February 15, 2005 5 min read
James Gattuso
Former Senior Research Fellow in Regulatory Policy
James Gattuso handled regulatory and telecommunications issues for The Heritage Foundation.

The halftime show at the Super Bowl game earlier this month went off without a hitch. Despite the nervous fears of network executives, there was no replay of the Janet Jackson "wardrobe malfunction" that shocked so many viewers last year. Nevertheless, the nationwide debate over on-air indecency continued unabated: two days after the Super Bowl, the House Commerce Committee overwhelmingly approved legislation enhancing penalties for broadcast indecency. A vote by the full House is expected soon.

 

Lawmakers are responding to a genuine concern, shared by many Americans, that television and radio broadcasts are becoming more offensive. However, the proposed solution, increased government restrictions on speech, is fundamentally misguided. Conservatives - who have long been the targets of politically correct speech codes on college campuses and elsewhere - should be particularly wary of this approach.

 

In the year since the Super Bowl shocker, the Federal Communications Commission (FCC) has undertaken a well-publicized campaign against indecency on the airwaves. For Jackson's revealing performance, the Commission slapped 20 stations owned by CBS with fines totaling $550,000. Last October, the FCC fined 169 Fox Broadcasting affiliates a whopping $1.2 million, in total, for certain scenes on its short-lived "Married by America" show. In November, Viacom agreed to a $3.5 million settlement with the FCC for a number of broadcasts by radio "shock jocks."

 

The House legislation, H.R. 310, sponsored by Rep. Fred Upton (R-MI), would raise the maximum fine for indecent broadcasts to as much as $500,000 per violation. (The limit under FCC guidelines today is $32,500.) It also would expand the FCC's authority to fine individuals responsible for on-air indecency, regardless of whether they hold licenses; allow the FCC to require broadcasters to air "educational" and "informational" programming (presumably approved by regulators) as a penalty for violations; and require the FCC to begin license revocation proceedings when a broadcaster has been fined three times or more.

 

H.R. 310 is expected to move quickly to the full House of Representative for a final vote. (The House approved similar legislation in 2004.)

 

Indecency legislation is also pending in the Senate: S. 193, sponsored by Sam Brownback (R-KS), would increase per-incident fines to $325,000, with a maximum fine for indecency of $3,000,000.

 

Such proposals have broad support in Congress. Millions of Americans were outraged by the Janet Jackson incident, and lawmakers are looking for some way to express their own concern about diminishing standards of propriety on radio and television. And of course, no politician wants to be seen as soft on indecency.

 

Considered more carefully, however, this regulatory approach is flawed and perhaps even dangerous. "Indecency" is a notoriously hard term to define. Content need not be obscene to be indecent, but it must be more that merely offensive or inappropriate. The FCC defines indecency as "language or material that, in context, depicts or describes, in terms patently offensive as measured by contemporary community standards for the broadcast medium, sexual or excretory organs or activities." This definition is as clear as mud.

 

In practice, the FCC determines whether particular content is indecent on a case-by-case basis. In the Super Bowl case, Janet Jackson's nudity made the cut. But what about the Monday Night Football ad for Fox's "Desperate Housewives" program, in which a woman dropped her towel to reveal her bare back, implying more than actually shown? Certain obscene words would seem clearly off-limits. But does it depend on context? Recently, a number of TV stations refused to show the movie "Saving Private Ryan" for fear that the FCC would take action due to the language used in the film. The FCC even received complaints about nudity during the opening of the Olympic games in Athens.

 

These fears may seem far-fetched but are very real to broadcasters who want to avoid fines and stand to lose their licenses. The chilling effect that results is very real, keeping much non-offensive-and valuable-material off the air.

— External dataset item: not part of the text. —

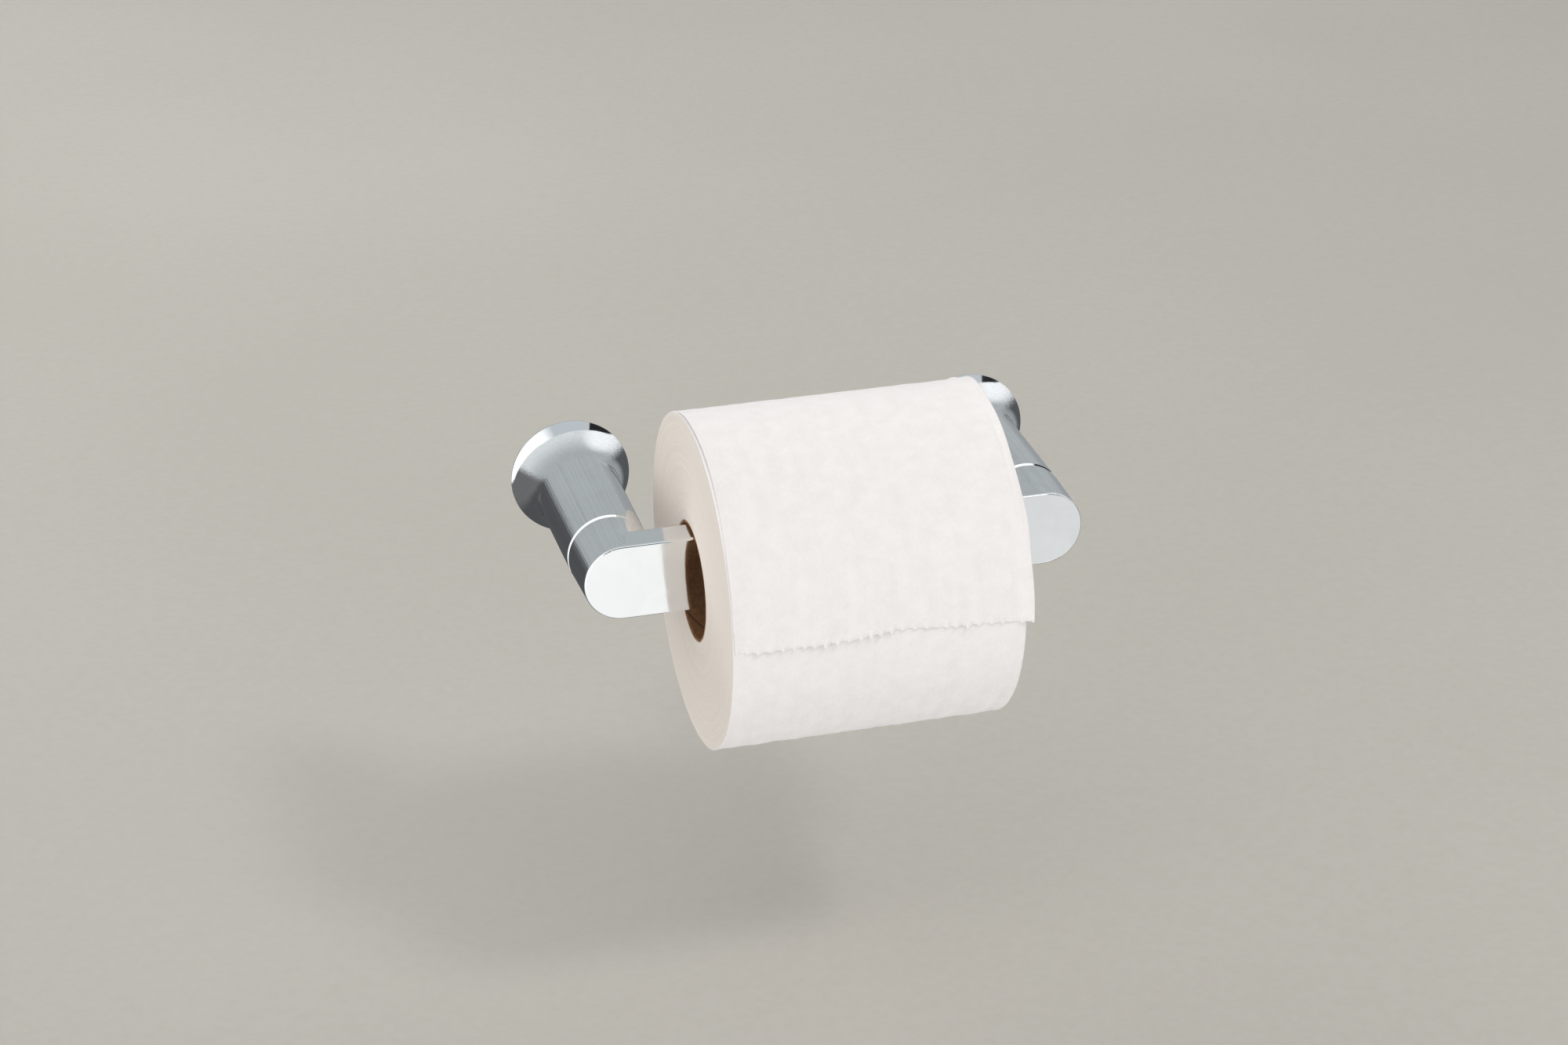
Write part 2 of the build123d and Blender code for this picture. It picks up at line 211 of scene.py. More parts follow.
def steel_graph(g):
    """Zinc-plated steel: turned, with a fine satin and slightly blotchy plating."""
    place = g.place()
    x, y, z = g.separate(place)
    turned = g.noise(g.combine(g.math("MULTIPLY", x, 0.05), y, g.math("MULTIPLY", z, 0.05)), 9000, 2)
    blotches = g.noise(place, 420, 3)
    colour = g.mix(g.spread(blotches, 0.35, 0.65), (0.52, 0.53, 0.56, 1), (0.70, 0.70, 0.69, 1))
    normal = g.bump(turned, 0.006 * MM)
    return {"Base Color": colour, "Roughness": g.spread(blotches, 0.3, 0.7, 0.20, 0.36), "Normal": normal}


def nylon_graph(g):
    """Natural nylon: milky, with faint flow marks and a moulded texture."""
    place = g.place()
    flow = g.noise(place, 160, 3, 0.5, 1.0)
    texture = g.noise(place, 3200, 2)
    colour = g.mix(g.spread(flow, 0.35, 0.65), (0.66, 0.64, 0.58, 1), (0.76, 0.745, 0.70, 1))
    normal = g.bump(texture, 0.02 * MM)
    return {"Base Color": colour, "Roughness": g.spread(flow, 0.3, 0.7, 0.42, 0.58), "Normal": normal}


def tissue_graph(g):
    """Two-ply tissue seen on its face: crepe lines across the strip, fibres, and soft dents."""
    angle, _, x = g.about_x_axis(ROLL_Y, ROLL_Z)
    along = g.math("MULTIPLY", angle, ROLL_RADIUS)
    strip = g.combine(x, along, 0.0)
    crepe_place = g.combine(g.math("MULTIPLY", x, 260), g.math("MULTIPLY", along, 1900), 0.0)
    crepe = g.noise(crepe_place, 1.0, 2, 0.6)
    fibre_place = g.combine(g.math("MULTIPLY", x, 1400), g.math("MULTIPLY", along, 700), 3.0)
    fibres = g.noise(fibre_place, 1.0, 3, 0.7, 0.8)
    dents = g.noise(strip, 160, 3, 0.5)
    band_place = g.combine(g.math("MULTIPLY", x, 150), g.math("MULTIPLY", along, 14), 5.0)
    bands = g.noise(band_place, 1.0, 3, 0.55)
    soft = g.math("ADD", g.math("MULTIPLY", dents, 0.5), g.math("MULTIPLY", fibres, 0.5))
    colour = g.mix(g.spread(soft, 0.32, 0.68), (0.855, 0.808, 0.79, 1), (0.905, 0.862, 0.846, 1))
    underneath = g.spread(angle, 0.05, -0.55)
    crinkle_place = g.combine(g.math("MULTIPLY", x, 330), g.math("MULTIPLY", along, 60), 8.0)
    crinkle = g.noise(crinkle_place, 1.0, 3, 0.6)
    normal = g.bump(dents, 0.06 * MM, g.bump(bands, 0.16 * MM))
    normal = g.bump(g.math("MULTIPLY", crinkle, underneath), 0.36 * MM, normal)
    normal = g.bump(crepe, 0.035 * MM, normal)
    normal = g.bump(fibres, 0.045 * MM, normal)
    return {"Base Color": colour, "Normal": normal}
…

Even more dangerously, the push for restrictions on indecency will, almost inevitably, lead to calls for restrictions on other types of content. Who could, for instance, oppose restrictions on "hate speech"-as, of course, defined by regulators. And what about content deemed "insensitive" to others in society? The path to politically correct speech codes is a clear one. Even controls on political speech are possible. There is already talk of re-imposing the "fairness doctrine," which required broadcasters to air both sides of controversial issues. The doctrine's effect was to discourage controversial issue-oriented programming. It was not until this rule was repealed in the 1980s that talk show hosts like Rush Limbaugh found a place on the radio dial.

The good-or bad-news is that any restrictions are likely to be ineffective. The FCC's restrictions apply only to television and radio stations that have licenses to broadcast over the airwaves. They do not apply, however, to TV or radio signals transmitted via cable or satellite. This means a majority of television programming and - with the advent of satellite radio - an increasing share of radio programming is out of regulators' reach.  Increased broadcast restrictions would only accelerate the growth of these non-controlled media at the expense of the regulated ones: witness, for example, Howard Stern's jump to the Sirius satellite radio network.

Recognizing this, some propose extending the FCC's rules to non-broadcast media. But such a move would almost certainly be unconstitutional. The current rules are made possible only by the presumed scarcity of broadcast frequencies, which courts have ruled justifies more extensive government involvement in content that otherwise would be allowed. Cable and satellite providers face no such scarcity. And if these providers were to be regulated, why wouldn't traditional print media such as newspapers and magazines be vulnerable, as well? What about the Internet, over which audio and video are already "broadcast" today? Such comprehensive government control of the media would likely be too much for the courts-or even lawmakers-to contemplate.

Rather than impose ever-stricter limits on media content, lawmakers concerned about the quality of programming should instead promote policies that would expand the choices available to consumers. Already, cable programmers such as the Family Channel and Disney Channel offer family-oriented television. Many more are available on satellite television. And Sirius-despite its Howard Stern deal-recently announced it would offer several channels of children's radio on its satellite network.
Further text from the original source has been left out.